Scripts that build objects:
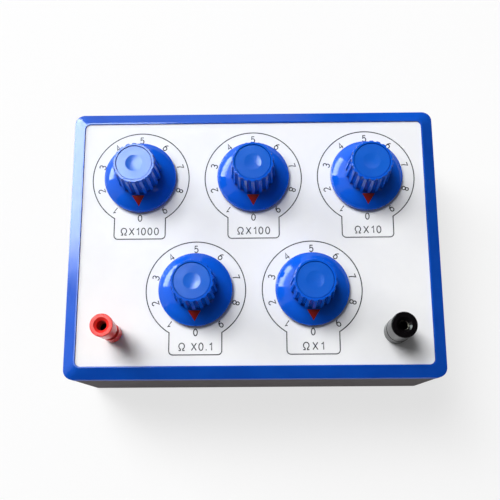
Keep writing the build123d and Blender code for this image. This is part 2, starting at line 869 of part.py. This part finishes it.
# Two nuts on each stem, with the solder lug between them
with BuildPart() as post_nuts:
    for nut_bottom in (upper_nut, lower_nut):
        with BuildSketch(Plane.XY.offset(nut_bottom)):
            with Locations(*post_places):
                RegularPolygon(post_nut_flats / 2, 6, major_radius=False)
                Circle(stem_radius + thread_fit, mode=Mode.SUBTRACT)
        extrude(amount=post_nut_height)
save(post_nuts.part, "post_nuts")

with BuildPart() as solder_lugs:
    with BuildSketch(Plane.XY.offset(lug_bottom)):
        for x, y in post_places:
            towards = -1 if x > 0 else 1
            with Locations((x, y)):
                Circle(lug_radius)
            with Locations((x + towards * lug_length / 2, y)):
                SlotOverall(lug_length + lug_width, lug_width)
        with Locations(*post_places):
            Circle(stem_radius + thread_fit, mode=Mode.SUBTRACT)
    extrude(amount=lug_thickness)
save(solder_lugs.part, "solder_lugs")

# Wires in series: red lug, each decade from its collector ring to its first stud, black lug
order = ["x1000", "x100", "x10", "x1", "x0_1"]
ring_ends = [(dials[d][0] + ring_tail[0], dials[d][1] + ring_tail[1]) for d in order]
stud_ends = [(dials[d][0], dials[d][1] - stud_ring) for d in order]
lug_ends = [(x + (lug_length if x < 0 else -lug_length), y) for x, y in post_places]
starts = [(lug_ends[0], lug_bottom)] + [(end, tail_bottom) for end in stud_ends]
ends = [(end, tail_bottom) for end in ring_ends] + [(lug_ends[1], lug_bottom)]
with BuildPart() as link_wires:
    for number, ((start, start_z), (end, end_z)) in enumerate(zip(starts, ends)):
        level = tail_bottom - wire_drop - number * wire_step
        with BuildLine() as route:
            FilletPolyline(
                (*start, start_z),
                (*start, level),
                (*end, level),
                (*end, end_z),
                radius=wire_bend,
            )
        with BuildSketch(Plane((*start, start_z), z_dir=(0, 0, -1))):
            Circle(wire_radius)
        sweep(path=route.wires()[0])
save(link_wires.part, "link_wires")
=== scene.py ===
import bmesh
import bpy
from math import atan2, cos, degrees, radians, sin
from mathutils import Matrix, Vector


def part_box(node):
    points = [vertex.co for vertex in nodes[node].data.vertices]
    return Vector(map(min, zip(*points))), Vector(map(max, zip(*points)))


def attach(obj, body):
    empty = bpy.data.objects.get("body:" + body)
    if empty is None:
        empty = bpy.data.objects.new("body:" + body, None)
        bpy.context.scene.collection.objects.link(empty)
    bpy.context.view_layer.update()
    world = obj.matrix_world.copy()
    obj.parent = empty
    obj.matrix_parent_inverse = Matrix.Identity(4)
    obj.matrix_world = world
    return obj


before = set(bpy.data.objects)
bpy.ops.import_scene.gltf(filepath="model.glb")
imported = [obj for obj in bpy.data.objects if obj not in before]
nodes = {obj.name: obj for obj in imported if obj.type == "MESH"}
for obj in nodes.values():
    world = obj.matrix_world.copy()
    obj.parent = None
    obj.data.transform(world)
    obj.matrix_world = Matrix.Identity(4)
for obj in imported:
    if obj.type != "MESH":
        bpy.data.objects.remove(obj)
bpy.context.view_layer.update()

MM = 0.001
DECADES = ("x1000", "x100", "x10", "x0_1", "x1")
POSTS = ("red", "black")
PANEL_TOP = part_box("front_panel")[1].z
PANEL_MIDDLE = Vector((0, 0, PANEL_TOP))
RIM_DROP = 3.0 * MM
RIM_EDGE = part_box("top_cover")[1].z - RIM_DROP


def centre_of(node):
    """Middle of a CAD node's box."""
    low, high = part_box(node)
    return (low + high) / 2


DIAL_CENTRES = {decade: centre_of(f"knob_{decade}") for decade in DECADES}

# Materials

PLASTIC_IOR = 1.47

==

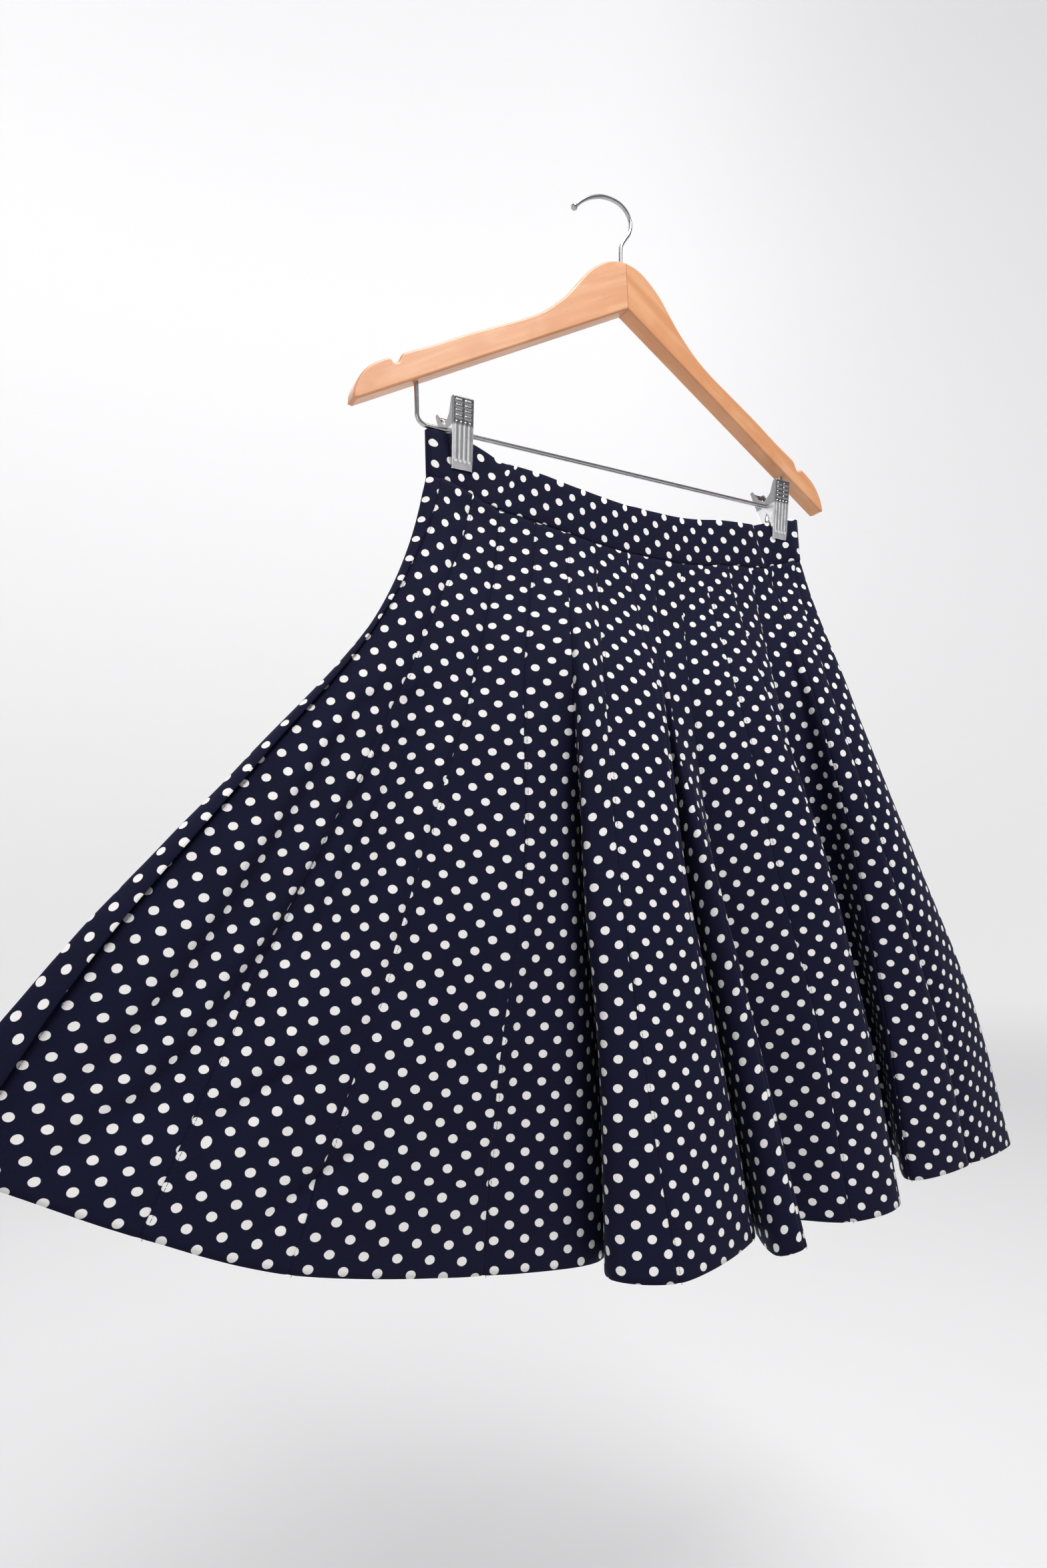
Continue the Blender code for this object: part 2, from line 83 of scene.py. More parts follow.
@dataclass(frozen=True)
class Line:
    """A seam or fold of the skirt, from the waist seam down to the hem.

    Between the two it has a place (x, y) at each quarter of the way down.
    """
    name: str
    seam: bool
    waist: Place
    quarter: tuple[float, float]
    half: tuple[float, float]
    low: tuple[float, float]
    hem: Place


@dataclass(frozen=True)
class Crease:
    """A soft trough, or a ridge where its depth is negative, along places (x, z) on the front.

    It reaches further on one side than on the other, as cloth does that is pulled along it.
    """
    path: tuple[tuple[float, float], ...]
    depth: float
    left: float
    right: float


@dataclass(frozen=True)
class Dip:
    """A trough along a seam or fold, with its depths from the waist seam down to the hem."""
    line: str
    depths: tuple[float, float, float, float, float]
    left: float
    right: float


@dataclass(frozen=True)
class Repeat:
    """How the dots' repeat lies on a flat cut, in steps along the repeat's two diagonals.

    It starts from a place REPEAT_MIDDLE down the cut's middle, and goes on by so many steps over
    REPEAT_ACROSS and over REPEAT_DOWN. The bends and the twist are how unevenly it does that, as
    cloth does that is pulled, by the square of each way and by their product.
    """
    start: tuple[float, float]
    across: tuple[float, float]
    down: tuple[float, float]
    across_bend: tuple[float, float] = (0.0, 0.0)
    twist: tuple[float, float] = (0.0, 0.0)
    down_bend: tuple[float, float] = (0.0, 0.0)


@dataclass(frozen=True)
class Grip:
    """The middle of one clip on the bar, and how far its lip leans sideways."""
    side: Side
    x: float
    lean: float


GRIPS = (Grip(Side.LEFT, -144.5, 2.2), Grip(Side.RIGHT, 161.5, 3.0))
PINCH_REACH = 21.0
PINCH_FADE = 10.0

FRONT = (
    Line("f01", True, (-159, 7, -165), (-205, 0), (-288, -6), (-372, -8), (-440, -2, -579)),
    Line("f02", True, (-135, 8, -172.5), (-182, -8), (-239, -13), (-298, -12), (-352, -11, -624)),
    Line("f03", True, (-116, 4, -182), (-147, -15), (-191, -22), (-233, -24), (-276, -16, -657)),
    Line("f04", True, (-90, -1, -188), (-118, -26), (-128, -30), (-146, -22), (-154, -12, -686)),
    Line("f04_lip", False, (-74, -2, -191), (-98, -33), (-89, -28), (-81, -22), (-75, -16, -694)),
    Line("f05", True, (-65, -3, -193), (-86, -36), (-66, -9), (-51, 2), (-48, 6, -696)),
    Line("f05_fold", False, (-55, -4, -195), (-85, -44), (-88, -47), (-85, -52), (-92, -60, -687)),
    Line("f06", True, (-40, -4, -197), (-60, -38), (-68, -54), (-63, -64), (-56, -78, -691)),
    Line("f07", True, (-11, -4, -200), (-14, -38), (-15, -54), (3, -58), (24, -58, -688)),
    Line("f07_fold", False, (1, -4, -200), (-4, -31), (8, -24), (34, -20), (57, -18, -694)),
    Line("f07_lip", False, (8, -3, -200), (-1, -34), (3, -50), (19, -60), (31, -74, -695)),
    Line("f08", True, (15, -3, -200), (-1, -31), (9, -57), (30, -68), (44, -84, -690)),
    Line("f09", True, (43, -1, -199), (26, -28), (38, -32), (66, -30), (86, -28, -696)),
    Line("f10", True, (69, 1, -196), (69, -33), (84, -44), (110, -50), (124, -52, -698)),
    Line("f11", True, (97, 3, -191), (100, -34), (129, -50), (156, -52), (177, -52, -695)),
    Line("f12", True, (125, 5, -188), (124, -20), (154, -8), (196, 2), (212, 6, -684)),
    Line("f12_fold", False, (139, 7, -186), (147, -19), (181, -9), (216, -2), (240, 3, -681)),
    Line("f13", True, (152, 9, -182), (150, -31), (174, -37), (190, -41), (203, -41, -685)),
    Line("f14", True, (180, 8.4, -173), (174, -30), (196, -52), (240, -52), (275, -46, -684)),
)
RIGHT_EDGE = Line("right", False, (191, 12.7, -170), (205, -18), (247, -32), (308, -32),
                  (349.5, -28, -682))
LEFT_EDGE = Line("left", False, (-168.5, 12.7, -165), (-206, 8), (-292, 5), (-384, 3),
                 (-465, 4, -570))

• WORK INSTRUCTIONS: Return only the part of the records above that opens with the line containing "# Wires in series: red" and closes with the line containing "obj.parent = None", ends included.

• CORRECT OUTPUT:
# Wires in series: red lug, each decade from its collector ring to its first stud, black lug
order = ["x1000", "x100", "x10", "x1", "x0_1"]
ring_ends = [(dials[d][0] + ring_tail[0], dials[d][1] + ring_tail[1]) for d in order]
stud_ends = [(dials[d][0], dials[d][1] - stud_ring) for d in order]
lug_ends = [(x + (lug_length if x < 0 else -lug_length), y) for x, y in post_places]
starts = [(lug_ends[0], lug_bottom)] + [(end, tail_bottom) for end in stud_ends]
ends = [(end, tail_bottom) for end in ring_ends] + [(lug_ends[1], lug_bottom)]
with BuildPart() as link_wires:
    for number, ((start, start_z), (end, end_z)) in enumerate(zip(starts, ends)):
        level = tail_bottom - wire_drop - number * wire_step
        with BuildLine() as route:
            FilletPolyline(
                (*start, start_z),
                (*start, level),
                (*end, level),
                (*end, end_z),
                radius=wire_bend,
            )
        with BuildSketch(Plane((*start, start_z), z_dir=(0, 0, -1))):
            Circle(wire_radius)
        sweep(path=route.wires()[0])
save(link_wires.part, "link_wires")
=== scene.py ===
import bmesh
import bpy
from math import atan2, cos, degrees, radians, sin
from mathutils import Matrix, Vector


def part_box(node):
    points = [vertex.co for vertex in nodes[node].data.vertices]
    return Vector(map(min, zip(*points))), Vector(map(max, zip(*points)))


def attach(obj, body):
    empty = bpy.data.objects.get("body:" + body)
    if empty is None:
        empty = bpy.data.objects.new("body:" + body, None)
        bpy.context.scene.collection.objects.link(empty)
    bpy.context.view_layer.update()
    world = obj.matrix_world.copy()
    obj.parent = empty
    obj.matrix_parent_inverse = Matrix.Identity(4)
    obj.matrix_world = world
    return obj


before = set(bpy.data.objects)
bpy.ops.import_scene.gltf(filepath="model.glb")
imported = [obj for obj in bpy.data.objects if obj not in before]
nodes = {obj.name: obj for obj in imported if obj.type == "MESH"}
for obj in nodes.values():
    world = obj.matrix_world.copy()
    obj.parent = None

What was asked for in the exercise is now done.